2) MUL to ALU bypass has incorrect delay of 4 cycles, while according to 
TRM it has to be 5 for MUL and 6 for MULL.  The patch splits this bypass 
in two and sets the correct delay values.

3) In cortex-a8.md MOV with shift instructions matched to wrong 
reservations (cortex_a8_alu_shift, cortex_a8_alu_shift_reg).  Adding 
insn attribute "mov" for arm_shiftsi3 pattern in arm.md fixes that.

4) SMLALxy was moved from cortex_a8_mull reservation to 
cortex_a8_smlald, which according to TRM has proper timing for this insn 
(1 cycle less than MULL).

5) ARM Cortex-A8 TRM itself contains inaccurate timings for availability 
of RdLo in some multiply instructions.  Namely, lower part of the result 
for (S|U)MULL, (S|U)MLAL, UMAAL, SMLALxy, SMLALD, SMLSLD instructions  
is already available at E4 stage (instead of E5 in TRM).

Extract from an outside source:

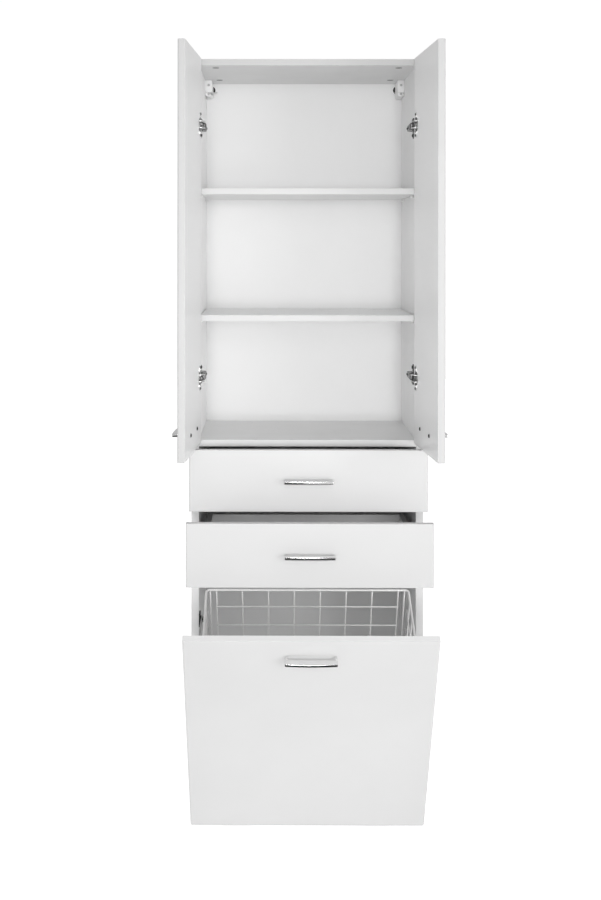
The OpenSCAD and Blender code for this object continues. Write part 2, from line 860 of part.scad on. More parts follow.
// Butt hinges: two knuckles and a pin on the cabinet's leaf, one knuckle on the flap's leaf
module flap_hinge_fixed_leaves() {
    leaf_foot = flap_axis_z + barrel_r + knuckle_play;
    leaf_top = bottom_z + board_t - leaf_t;
    color("gray") placed() for (s = [-1, 1]) {
        x = s * flap_hinge_x;
        difference() {
            box(x - leaf_w / 2, x + leaf_w / 2, -leaf_t, 0, leaf_foot, leaf_top);
            for (k = [-1, 1])
                rod_y(x + k * leaf_screw_x, -leaf_t - 1, 1, (leaf_foot + leaf_top) / 2, leaf_screw_r);
        }
        for (k = [-1, 1]) {
            x0 = x + k * (knuckle_w / 2 + knuckle_play);
            x1 = x + k * leaf_w / 2;
            box(x0, x1, -leaf_t, 0, flap_axis_z, flap_axis_z + barrel_r + leaf_t);
            rod_x(x0, x1, flap_axis_y, flap_axis_z, barrel_r);
        }
        rod_x(x - leaf_w / 2, x + leaf_w / 2, flap_axis_y, flap_axis_z, barrel_pin_r);
    }
}

module flap_hinge_moving_leaves() {
    leaf_y = flap_axis_y - barrel_r - leaf_gap;
    leaf_y0 = leaf_t - front_gap - front_t;
    color("gray") on_flap() for (s = [-1, 1]) {
        x = s * flap_hinge_x;
        difference() {
            box(x - leaf_w / 2, x + leaf_w / 2, leaf_y0, leaf_y, flap_z - leaf_t, flap_z);
            for (k = [-1, 1])
                translate([x + k * leaf_screw_x, (leaf_y0 + leaf_y) / 2, flap_z - leaf_t - 1])
                    cylinder(r = leaf_screw_r, h = leaf_t + 2);
        }
        difference() {
            union() {
                box(x - knuckle_w / 2, x + knuckle_w / 2, leaf_y - leaf_t, flap_axis_y,
                    flap_z - leaf_t, flap_z);
                rod_x(x - knuckle_w / 2, x + knuckle_w / 2, flap_axis_y, flap_axis_z, barrel_r);
            }
            rod_x(x - knuckle_w, x + knuckle_w, flap_axis_y, flap_axis_z, barrel_pin_r + slip);
        }
    }
}

stay_r = norm([stay_pin_y - flap_axis_y, stay_pin_z - flap_axis_z]);
stay_pin_angle = atan2(stay_pin_y - flap_axis_y, stay_pin_z - flap_axis_z);
stay_max_tilt = 28.4;

// A flat ring sector about the flap axis, from angle a0 to a1 behind the upright
module stay_sector(r0, r1, a0, a1, t) {
    translate([0, flap_axis_y, flap_axis_z]) rotate([0, 90, 0]) rotate([0, 0, 180 - a1])
        translate([0, 0, -t / 2]) rotate_extrude(angle = a1 - a0, $fn = 180)
            translate([r0, 0]) square([r1 - r0, t]);
}

module stay_arc(side) {
    slot_r = stay_pin_r + stay_slot_play;
    a_end = stay_pin_angle + stay_max_tilt;
    foot_z0 = stay_pin_z - stay_foot_down;
    foot_z1 = stay_pin_z + stay_foot_up;
    translate([side * stay_x, 0, 0]) difference() {
        union() {
            stay_sector(stay_r - stay_strip_w / 2, stay_r + stay_strip_w / 2,
                stay_start_a, a_end + stay_past_slot_a, stay_strip_t);
            translate([-stay_strip_t / 2, -front_gap, foot_z0])
                cube([stay_strip_t, stay_foot_deep, foot_z1 - foot_z0]);
        }
        stay_sector(stay_r - slot_r, stay_r + slot_r, stay_pin_angle, a_end, stay_strip_t + 2);
        for (a = [stay_pin_angle, a_end]) translate([0, flap_axis_y, flap_axis_z]) rotate([-a, 0, 0])
            rod_x(-stay_strip_t, stay_strip_t, 0, stay_r, slot_r);
    }
    x_out = side * (stay_x + stay_strip_t / 2);
    difference() {
        box(x_out, x_out - side * stay_foot_w, -front_gap, -front_gap + stay_foot_t, foot_z0, foot_z1);
        for (z = [foot_z0 + stay_screw_end, foot_z1 - stay_screw_end])
            rod_y(side * (stay_x - stay_screw_in), -front_gap - 1, 1, z, stay_screw_r);
    }
}

module stay_arcs() {
    color("dimgray") on_flap() stay_arc(stay_side);
}

// Plate on the side panel with the headed pin that the slotted arc slides on
module stay_brackets() {
    x = stay_side * inner_x;
    head_x = stay_pin_l - stay_head_t;
    color("black") placed() {
        difference() {
            box(x, x - stay_side * bracket_t, bracket_y0, bracket_y1,
                stay_pin_z - bracket_h / 2, stay_pin_z + bracket_h / 2);
            for (s = [-1, 1])
                rod_x(x - stay_side * (bracket_t + 1), x + stay_side, bracket_screw_y,
                    stay_pin_z + s * (bracket_h / 2 - stay_screw_end), stay_screw_r);
        }
        translate([x, stay_pin_y, stay_pin_z]) rotate([0, -stay_side * 90, 0])
            cylinder(r1 = stay_boss_r, r2 = stay_boss_top_r, h = stay_boss_t);
        rod_x(x - stay_side * bracket_t / 2, x - stay_side * stay_pin_l, stay_pin_y, stay_pin_z, stay_pin_r);
        rod_x(x - stay_side * head_x, x - stay_side * stay_pin_l, stay_pin_y, stay_pin_z, stay_head_r);
    }
}

// ---- wire basket ------------------------------------------------------------------------------

basket_x = basket_w / 2 - rim_d / 2;
basket_y0 = -front_gap + basket_gap_y;
basket_y1 = -front_gap + basket_d;
rim_z = flap_z + flap_h - basket_rim_drop;
base_z = flap_z + basket_base_z;
wire_top_z = rim_z - rim_d / 2 + rim_weld;
base_long_z = base_z - wire_d + base_weld;
base_cross_z = base_long_z - wire_d + weld;
levels = [for (z = [rim_z - level_first : -level_step : base_z + level_step / 2]) z];
side_ys = [for (i = [1 : side_wires]) basket_y1 - side_wire_rear - (side_wires - i) * side_wire_step];
long_half = (rear_wires - 1) / 2 * rear_wire_step;
upright_xs = [for (i = [0 : rear_wires - 1]) i * rear_wire_step - long_half];
corner_x = basket_x - basket_corner_r;

module wire_x(x0, x1, y, z, d) {
    translate([x0, y, z]) rotate([0, 90, 0]) cylinder(d = d, h = x1 - x0, $fn = 8);
}

module wire_y(x, y0, y1, z, d) {
    translate([x, y0, z]) rotate([-90, 0, 0]) cylinder(d = d, h = y1 - y0, $fn = 8);
}

module wire_z(x, y, z0, z1, d) {
    translate([x, y, z0]) cylinder(d = d, h = z1 - z0, $fn = 8);
}

module basket_rim() {
    r = basket_corner_r;
    color("white") on_flap() union() {
        for (y = [basket_y0, basket_y1]) wire_x(-basket_x + r, basket_x - r, y, rim_z, rim_d);
        for (s = [-1, 1]) wire_y(s * basket_x, basket_y0 + r, basket_y1 - r, rim_z, rim_d);
        for (c = [[1, 1, 0], [-1, 1, 90], [-1, -1, 180], [1, -1, 270]])
            translate([c[0] * (basket_x - r), c[1] > 0 ? basket_y1 - r : basket_y0 + r, rim_z])
                rotate([0, 0, c[2]]) rotate_extrude(angle = 90) translate([r, 0]) circle(d = rim_d, $fn = 8);
    }
}

// An upright wire panel across the basket at depth y; the level wires are welded to the
// uprights on the inner side
module cross_panel(y, inward, xs) {
    level_y = y + inward * (wire_d - weld);
    for (x = xs) wire_z(x, y, base_z, wire_top_z, wire_d);
    for (z = levels) wire_x(-long_half - wire_d / 2, long_half + wire_d / 2, level_y, z, wire_d);
    wire_x(-corner_x - wire_d / 2, corner_x + wire_d / 2, y, base_z, wire_d);
}

module side_wire_panel(side) {
    x = side * basket_x;
    level_x = side * (basket_x - wire_d + weld);
    y0 = side_ys[0] - wire_d / 2;
    y1 = basket_y1 - side_level_rear;
    foot_z = base_cross_z + wire_d / 2 + slip;
    for (y = side_ys) wire_z(x, y, foot_z, wire_top_z, wire_d);
    for (z = levels) wire_y(level_x, y0, y1, z, wire_d);
    wire_y(x, y0, y1, base_z, wire_d);
}

module basket_rear() {
    color("white") on_flap() cross_panel(basket_y1, -1, concat([-corner_x], upright_xs, [corner_x]));
}

module basket_front() {
    color("white") on_flap() cross_panel(basket_y0, 1, upright_xs);
}

module basket_sides() {
    color("white") on_flap() for (side = [-1, 1]) side_wire_panel(side);
}

module basket_base() {
    color("white") on_flap() union() {
        for (x = concat([-corner_x], upright_xs, [corner_x]))
            wire_y(x, basket_y0, basket_y1, base_long_z, wire_d);
        for (y = side_ys) wire_x(-basket_x, basket_x, y, base_cross_z, wire_d);
    }
}

// Moulded clips screwed to the flap, holding the front wires of the basket
module basket_clips() {
    color("white") on_flap() for (s = [-1, 1], z = [rim_z - level_step / 2, base_z + clip_rise]) {
        x = s * (long_half - rear_wire_step);
        difference() {
            box(x - clip_w / 2, x + clip_w / 2, -front_gap, basket_y0 + clip_wall,
                z - clip_h / 2, z + clip_h / 2);
            wire_z(x, basket_y0, z - clip_h, z + clip_h, wire_d + clip_play);
        }
    }
}

side_panel_left();
side_panel_right();
top_panel();
compartment_floor();
divider_board();
bottom_board();
back_panel();
shelf_upper();
shelf_lower();
shelf_pins();
cam_fittings();
wall_hanger_left();
wall_hanger_right();
floor_glides();
hinge_arms();
runner_rails_upper();
runner_rails_lower();
stay_brackets();
flap_hinge_fixed_leaves();
door_left();
door_handle_left();
door_screws_left();
hinge_cups_left();
hinge_links_left();
door_right();
door_handle_right();
door_screws_right();
hinge_cups_right();
hinge_links_right();
drawer_front_upper();
drawer_side_left_upper();
drawer_side_right_upper();
drawer_back_upper();
drawer_bottom_upper();
drawer_handle_upper();
drawer_screws_upper();
slide_profiles_upper();
rail_rollers_upper();
slide_rollers_upper();
drawer_front_lower();
drawer_side_left_lower();
drawer_side_right_lower();
drawer_back_lower();
drawer_bottom_lower();
drawer_handle_lower();
drawer_screws_lower();
slide_profiles_lower();
rail_rollers_lower();
slide_rollers_lower();
flap_panel();
flap_handle();
flap_screws();
flap_hinge_moving_leaves();
stay_arcs();
basket_rim();
basket_rear();
basket_sides();
basket_front();
basket_base();
basket_clips();
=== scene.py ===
from math import cos, pi, radians, sin, sqrt

import bmesh
import bpy
from mathutils import Matrix, Vector


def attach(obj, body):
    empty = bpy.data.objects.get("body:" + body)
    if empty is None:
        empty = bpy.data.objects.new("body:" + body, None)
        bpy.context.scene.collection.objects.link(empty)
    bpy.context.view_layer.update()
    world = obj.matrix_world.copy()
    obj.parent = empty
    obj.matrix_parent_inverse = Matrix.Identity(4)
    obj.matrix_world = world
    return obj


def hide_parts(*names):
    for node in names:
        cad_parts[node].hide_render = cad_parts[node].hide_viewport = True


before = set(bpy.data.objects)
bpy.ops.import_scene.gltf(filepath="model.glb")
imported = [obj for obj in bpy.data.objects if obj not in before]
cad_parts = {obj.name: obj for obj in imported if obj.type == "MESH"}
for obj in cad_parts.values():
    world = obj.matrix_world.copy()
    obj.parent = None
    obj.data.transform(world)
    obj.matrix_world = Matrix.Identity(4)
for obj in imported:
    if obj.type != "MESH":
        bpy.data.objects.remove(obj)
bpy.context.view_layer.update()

# ---- Where the photograph was taken from -----------------------------------------------------
# The camera stands a little left of the cabinet, at a height between the two shelves, and
# looks level at the wall. Its frame is slid down to take in the foot of the cabinet.
pan = 0.00489
roll = 0.00101
lens = bpy.data.cameras.new("viewpoint")
lens.lens = 48.672
lens.sensor_width = 36
lens.shift_x = 0.03806
lens.shift_y = -0.22247
viewpoint = bpy.data.objects.new("viewpoint", lens)
bpy.context.scene.collection.objects.link(viewpoint)
level = Matrix.Rotation(pi / 2, 4, "X")
look = Matrix.Rotation(pan, 4, "Z") @ level @ Matrix.Rotation(roll, 4, "Z")
viewpoint.matrix_world = Matrix.Translation((-0.07634, -2.64114, 1.23829)) @ look
bpy.context.scene.camera = viewpoint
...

This information initially was found in beagle board mailing list, and 
it's confirmed by our tests and these sites: 
http://www.avison.me.uk/ben/programming/cortex-a8.html and 
http://hilbert-space.de/?p=66

The patch adds two bypasses between these instructions and MOV 
instruction, which uses arm_mull_low_part_dep() to check whether 
dependency is only on the low part of MUL destination.  Bypasses between 
MULL and ALU insns for RdLo can't be added, because between this pair of 
reservation there are existing bypasses.  However, in practice these 
multiply insns are rare, and on SPEC2K INT code low part of the result 
for such insns is never used.

-- 
Best regards,
   Dmitry

[-- Attachment #2: cortex-a8-fixes.diff --]
[-- Type: text/x-diff, Size: 9167 bytes --]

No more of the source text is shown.